Per the pxc documentation: http://www.percona.com/doc/percona-xtradb-cluster/howtos/virt_sandbox.html which covers a 3 node install I opted for a 4th.

  1. Initial setup complete data loading tests passed, with all nodes being updates synchronously using a 1.6GB test sql file to load a database.
  2. Failiure and restore of nodes commenced, this test entailed stoping the mysql service on a node, creating and subsequently dropping a database to test surviving node replication, and starting of the downed node to resync.
    1. This worked fine for nodes 4,3,2.
    2. Node1 which per the pxc documents is essentially a controller, would not rejoin the cluster.

So my questions are as follows:

  1. How to return a controller node to service if surviving nodes have since had data written to them
  2. Using 4 nodes as a reference, is there a way to remove this single point of failure in node1? (if a surviving node restarts with the controller (node1) down/out of sync, that node will also fail).
Oneiroi
  • 2,103

3 Answers3

6

Based on your symptoms on node one, you are using

wsrep_cluster_address=gcomm:// 

in your configuration file, which means the node will start a new cluster. You can confirm this with wsrep_cluster_size variable being 1 on node1, and 3 on the others. If you want to join node1 to your already existing cluster, you should specify

wsrep_cluster_address=gcomm://(ip of a running node here)

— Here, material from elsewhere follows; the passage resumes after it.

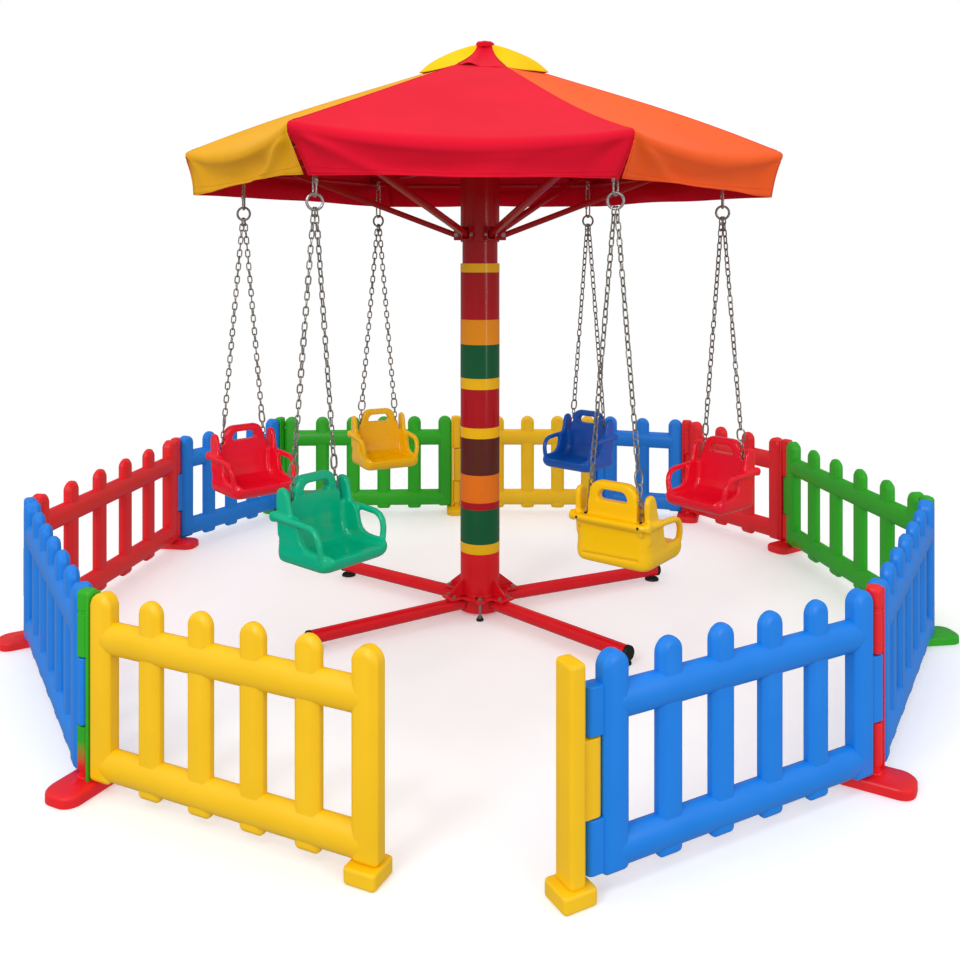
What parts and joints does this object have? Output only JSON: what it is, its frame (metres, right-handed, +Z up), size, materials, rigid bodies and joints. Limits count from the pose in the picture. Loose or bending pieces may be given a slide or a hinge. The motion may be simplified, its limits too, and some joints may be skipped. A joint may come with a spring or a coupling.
{
  "type": "chair swing ride",
  "caption": "Small chair swing ride with a turning six-sided canopy, bucket seats on chains and a ring of picket fence.",
  "frame": {"origin": "on the floor under the middle of the mast, on the flat bottom of the hub's centre foot", "axes": "+Z up along the mast; -Y faces the entrance in the fence"},
  "size_m": [3.9796, 3.8355, 2.577],
  "materials": {
    "red_paint": "gloss paint",
    "zinc_steel": "zinc plated",
    "canopy_cloth": "coated cloth",
    "cap_cloth": "coated cloth",
    "seat_red": "moulded plastic",
    "seat_blue": "moulded plastic",
    "seat_yellow": "moulded plastic",
    "seat_green": "moulded plastic",
    "fence_red": "moulded plastic",
    "fence_blue": "moulded plastic",
    "fence_yellow": "moulded plastic",
    "fence_green": "moulded plastic"
  },
  "bodies": {
    "stand": {"base_hub": "red_paint", "leg_1": "red_paint", "leg_2": "red_paint", "leg_3": "red_paint", "leg_4": "red_paint", "mast_column": "red_paint", "fence_panel_2": "fence_blue", "fence_panel_3": "fence_red", "fence_panel_4": "fence_blue", "fence_panel_5": "fence_green", "fence_panel_6": "fence_yellow", "fence_panel_7": "fence_blue", "fence_panel_8": "fence_red", "fence_panel_9": "fence_green", "fence_panel_10": "fence_blue", "fence_post_2": "fence_red", "fence_post_3": "fence_red", "fence_post_4": "fence_green", "fence_post_5": "fence_yellow", "fence_post_6": "fence_blue", "fence_post_7": "fence_red", "fence_post_8": "fence_red", "fence_post_9": "fence_green", "fence_post_10": "fence_red"},
    "head": {"head_sleeve": "red_paint", "arm_1": "red_paint", "arm_2": "red_paint", "arm_3": "red_paint", "arm_4": "red_paint", "arm_5": "red_paint", "arm_6": "red_paint", "rim_frame": "red_paint", "canopy": "canopy_cloth", "canopy_cap": "cap_cloth"},
    "hanger_1": {"hook_1": "zinc_steel"},
    "swing_1": {"chains_1": "zinc_steel", "seat_1": "seat_red"},
    "hanger_2": {"hook_2": "zinc_steel"},
    "swing_2": {"chains_2": "zinc_steel", "seat_2": "seat_blue"},
    "hanger_3": {"hook_3": "zinc_steel"},
    "swing_3": {"chains_3": "zinc_steel", "seat_3": "seat_yellow"},
    "hanger_4": {"hook_4": "zinc_steel"},
    "swing_4": {"chains_4": "zinc_steel", "seat_4": "seat_red"},
    "hanger_5": {"hook_5": "zinc_steel"},
    "swing_5": {"chains_5": "zinc_steel", "seat_5": "seat_green"},
    "hanger_6": {"hook_6": "zinc_steel"},
    "swing_6": {"chains_6": "zinc_steel", "seat_6": "seat_yellow"},
    "gate_left": {"fence_panel_1": "fence_yellow", "fence_post_1": "fence_green"},
    "gate_right": {"fence_panel_11": "fence_blue", "fence_post_11": "fence_yellow"}
  },
  "joints": [
    {"name": "head_turn", "type": "hinge", "parent": "stand", "child": "head", "pos_m": [0, 0, 1.7], "axis": [0, 0, 1], "continuous": true},
    {"name": "swing_out_1", "type": "hinge", "parent": "head", "child": "hanger_1", "pos_m": [1.08851, -0.05705, 1.983], "axis": [-0.0523, -0.9986, 0], "range_deg": [-15, 25]},
    {"name": "swing_side_1", "type": "hinge", "parent": "hanger_1", "child": "swing_1", "pos_m": [1.08851, -0.05705, 1.8275], "axis": [0.9986, -0.0523, 0], "range_deg": [-20, 20]},
    {"name": "swing_out_2", "type": "hinge", "parent": "head", "child": "hanger_2", "pos_m": [0.59366, 0.91415, 1.983], "axis": [0.8387, -0.5446, 0], "range_deg": [-15, 25]},
    {"name": "swing_side_2", "type": "hinge", "parent": "hanger_2", "child": "swing_2", "pos_m": [0.59366, 0.91415, 1.8275], "axis": [0.5446, 0.8387, 0], "range_deg": [-20, 20]},
    {"name": "swing_out_3", "type": "hinge", "parent": "head", "child": "hanger_3", "pos_m": [-0.56139, 0.93431, 1.983], "axis": [0.8572, 0.515, 0], "range_deg": [-15, 25]},
    {"name": "swing_side_3", "type": "hinge", "parent": "hanger_3", "child": "swing_3", "pos_m": [-0.56139, 0.93431, 1.8275], "axis": [-0.515, 0.8572, 0], "range_deg": [-20, 20]},
    {"name": "swing_out_4", "type": "hinge", "parent": "head", "child": "hanger_4", "pos_m": [-1.08851, 0.05705, 1.983], "axis": [0.0523, 0.9986, 0], "range_deg": [-15, 25]},
    {"name": "swing_side_4", "type": "hinge", "parent": "hanger_4", "child": "swing_4", "pos_m": [-1.08851, 0.05705, 1.8275], "axis": [-0.9986, 0.0523, 0], "range_deg": [-20, 20]},
    {"name": "swing_out_5", "type": "hinge", "parent": "head", "child": "hanger_5", "pos_m": [-0.59366, -0.91415, 1.983], "axis": [-0.8387, 0.5446, 0], "range_deg": [-15, 25]},
    {"name": "swing_side_5", "type": "hinge", "parent": "hanger_5", "child": "swing_5", "pos_m": [-0.59366, -0.91415, 1.8275], "axis": [-0.5446, -0.8387, 0], "range_deg": [-20, 20]},
    {"name": "swing_out_6", "type": "hinge", "parent": "head", "child": "hanger_6", "pos_m": [0.47782, -0.97969, 1.983], "axis": [-0.8988, -0.4384, 0], "range_deg": [-15, 25]},
    {"name": "swing_side_6", "type": "hinge", "parent": "hanger_6", "child": "swing_6", "pos_m": [0.47782, -0.97969, 1.8275], "axis": [0.4384, -0.8988, 0], "range_deg": [-20, 20]},
    {"name": "gate_left_swing", "type": "hinge", "parent": "stand", "child": "gate_left", "pos_m": [-1.189, -1.466, 0.3], "axis": [0, 0, -1], "range_deg": [-20, 75]},
    {"name": "gate_right_swing", "type": "hinge", "parent": "stand", "child": "gate_right", "pos_m": [1.198, -1.444, 0.3], "axis": [0, 0, 1], "range_deg": [-20, 75]}
  ]
}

In this case, node1 will rejoin the cluster.

Some additional thoughts:

  • Because of the quorum mechanism in PXC (Percona Xtradb Cluster), it's not recommended to run it on 4 nodes. It's recommended to use an odd number of nodes, so in case of a network split, one part of the split cluster will be able have majority.

  • Instead of wsrep_cluster_address you can use wsrep_urls in the [mysqld_safe] section.

Disclaimer: I work for Percona.

1

Further research into this issue seems this is a viable method (leaving this answer unaccepted for the moment, incase someone replies with a better setup):

  1. Circular setup
    1. per pxc documentation have all nodes sync from node 1
    2. stop node2 repoint to node3, start node 2
    3. stop node3 repoint to node4, start node 3
    4. stop node1 repoint to node2, start node 1

This setup appears to tollerate the loss of any node via disconnection at least, and on restoration of the node syncs without issue.

Oneiroi
  • 2,103
-3

If Mysql wont start and the reason is a corrupt DB table.

replicate what the server is doing and grab a good copy from a stopped server for client dbs.

it tars the files from $MYSQLHOME that are db via a nc.

we used scp to move the good files in place and then kicked off the sync again by starting mysql of the bad server.